◆ WORK INSTRUCTIONS
Pick out every line with the word "scene" and copy it.

::::

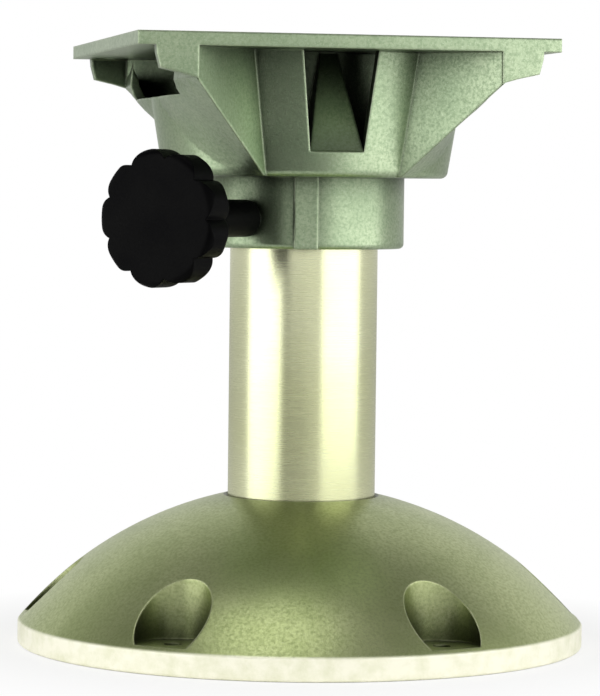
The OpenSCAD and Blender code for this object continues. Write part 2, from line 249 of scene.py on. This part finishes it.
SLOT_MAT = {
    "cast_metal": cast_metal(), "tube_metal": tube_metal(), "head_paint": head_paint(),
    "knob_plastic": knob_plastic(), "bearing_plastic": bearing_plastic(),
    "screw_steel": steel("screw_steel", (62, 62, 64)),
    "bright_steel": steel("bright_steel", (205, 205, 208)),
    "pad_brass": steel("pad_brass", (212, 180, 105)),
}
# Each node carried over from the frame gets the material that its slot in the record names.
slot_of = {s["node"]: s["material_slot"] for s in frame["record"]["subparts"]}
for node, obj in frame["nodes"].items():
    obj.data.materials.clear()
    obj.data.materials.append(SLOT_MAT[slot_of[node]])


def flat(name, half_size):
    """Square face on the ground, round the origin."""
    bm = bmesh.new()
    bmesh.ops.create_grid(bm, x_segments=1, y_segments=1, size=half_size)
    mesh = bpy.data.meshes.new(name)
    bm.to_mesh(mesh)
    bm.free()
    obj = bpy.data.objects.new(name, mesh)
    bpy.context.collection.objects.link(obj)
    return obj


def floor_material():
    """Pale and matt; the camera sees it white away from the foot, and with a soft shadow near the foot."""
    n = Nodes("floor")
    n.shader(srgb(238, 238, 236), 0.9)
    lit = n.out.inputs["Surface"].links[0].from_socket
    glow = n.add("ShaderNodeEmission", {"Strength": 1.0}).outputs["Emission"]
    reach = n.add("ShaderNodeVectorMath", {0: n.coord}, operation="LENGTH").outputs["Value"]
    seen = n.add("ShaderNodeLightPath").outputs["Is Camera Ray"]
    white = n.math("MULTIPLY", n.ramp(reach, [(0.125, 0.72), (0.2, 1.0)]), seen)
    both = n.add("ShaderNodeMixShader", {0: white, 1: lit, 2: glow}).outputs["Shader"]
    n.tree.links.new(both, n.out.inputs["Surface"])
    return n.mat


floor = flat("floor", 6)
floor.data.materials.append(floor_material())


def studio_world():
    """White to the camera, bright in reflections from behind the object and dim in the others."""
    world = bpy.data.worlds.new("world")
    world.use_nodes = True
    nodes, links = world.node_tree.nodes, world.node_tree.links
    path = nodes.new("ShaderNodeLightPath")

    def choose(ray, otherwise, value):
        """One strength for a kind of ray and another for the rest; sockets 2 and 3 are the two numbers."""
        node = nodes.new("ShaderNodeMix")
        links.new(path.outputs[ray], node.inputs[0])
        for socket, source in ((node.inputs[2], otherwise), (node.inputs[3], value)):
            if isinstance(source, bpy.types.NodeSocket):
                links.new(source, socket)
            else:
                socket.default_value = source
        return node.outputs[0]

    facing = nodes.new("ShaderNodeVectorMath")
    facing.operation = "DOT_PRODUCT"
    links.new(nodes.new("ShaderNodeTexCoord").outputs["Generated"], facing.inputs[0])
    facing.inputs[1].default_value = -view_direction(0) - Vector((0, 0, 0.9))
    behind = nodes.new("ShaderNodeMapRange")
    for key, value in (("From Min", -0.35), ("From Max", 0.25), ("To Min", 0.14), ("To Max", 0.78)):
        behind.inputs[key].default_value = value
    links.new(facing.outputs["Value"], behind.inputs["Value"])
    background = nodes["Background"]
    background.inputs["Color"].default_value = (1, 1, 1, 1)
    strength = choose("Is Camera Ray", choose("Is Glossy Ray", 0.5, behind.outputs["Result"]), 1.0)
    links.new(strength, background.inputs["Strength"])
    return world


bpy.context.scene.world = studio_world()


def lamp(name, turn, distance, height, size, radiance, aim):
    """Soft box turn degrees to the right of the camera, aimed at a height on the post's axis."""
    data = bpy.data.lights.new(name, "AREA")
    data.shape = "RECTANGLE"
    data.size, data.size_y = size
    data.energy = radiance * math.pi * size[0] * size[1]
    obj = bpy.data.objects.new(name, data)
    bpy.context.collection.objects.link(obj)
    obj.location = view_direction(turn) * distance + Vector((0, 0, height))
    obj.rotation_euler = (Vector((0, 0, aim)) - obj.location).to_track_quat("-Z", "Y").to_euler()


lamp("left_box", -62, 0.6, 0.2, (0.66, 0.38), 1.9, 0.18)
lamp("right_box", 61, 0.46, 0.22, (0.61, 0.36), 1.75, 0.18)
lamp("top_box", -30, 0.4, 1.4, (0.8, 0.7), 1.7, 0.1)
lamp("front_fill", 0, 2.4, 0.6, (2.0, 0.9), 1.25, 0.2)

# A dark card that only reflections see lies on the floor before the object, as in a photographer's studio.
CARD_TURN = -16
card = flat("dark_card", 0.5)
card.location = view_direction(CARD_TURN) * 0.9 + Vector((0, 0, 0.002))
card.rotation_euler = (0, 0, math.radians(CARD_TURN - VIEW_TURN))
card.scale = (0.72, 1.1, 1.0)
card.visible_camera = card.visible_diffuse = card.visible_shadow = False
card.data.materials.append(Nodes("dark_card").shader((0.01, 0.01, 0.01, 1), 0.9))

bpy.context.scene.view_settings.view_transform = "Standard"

::::

◆ SOLUTION TO THE PROBLEM
The OpenSCAD and Blender code for this object continues. Write part 2, from line 249 of scene.py on. This part finishes it.
bpy.context.scene.world = studio_world()
bpy.context.scene.view_settings.view_transform = "Standard"